Chris Luiz, director of solutions and success at Monitaur, offers an alternative approach. “A better solution than a top-down, post hoc, and draconian executive review board is a combination of sound governance principles, software products that match the data science life cycle, and strong stakeholder alignment across the governance process.”
Luiz has several recommendations on modelops technologies. He says, “The tooling must seamlessly fit the data science life cycle, maintain (and preferably increase) the speed of innovation, meet stakeholder needs, and provide a self-service experience for non-technical stakeholders.”
Modelops technologies that have risk management capabilities include platforms from Datatron, Domino, Fiddler, MathWorks, ModelOp, Monitaur, RapidMiner, SAS, and TIBCO Software.
Risk 5. Failing to monitor models for data drift and operational issues
When a tree falls in the forest, will anyone take notice? We know the code needs to be maintained to support framework, library, and infrastructure upgrades. When an ML model underperforms, do monitors and trending reports alert data science teams?
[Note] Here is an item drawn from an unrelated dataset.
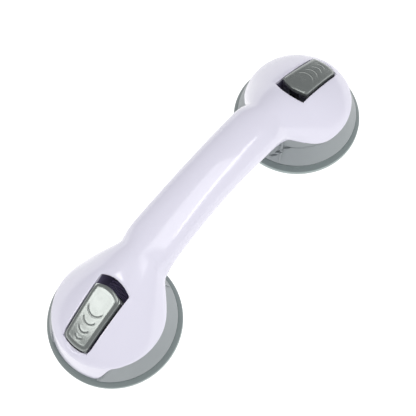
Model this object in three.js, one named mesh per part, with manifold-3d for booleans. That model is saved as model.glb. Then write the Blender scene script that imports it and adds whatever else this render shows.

“Every AI/ML model put into production is guaranteed to degrade over time due to the changing data of dynamic business environments,” says Hillary Ashton, executive vice president and chief product officer at Teradata.
Ashton recommends, “Once in production, data scientists can use modelops to automatically detect when models start to degrade (reactive via concept drift) or are likely to start degrading (proactive via data drift and data quality drift). They can be alerted to investigate and take action, such as retrain (refresh the model), retire (complete remodeling required), or ignore (false alarm). In the case of retraining, remediation can be fully automated.”
What you should take away from this review is that data scientist teams should define their modelops life cycle and develop a risk management strategy for the major steps. Data science teams should partner with their compliance and risk officers and use tools and automation to centralize a model catalog, improve model velocity, and reduce the impacts of data drift.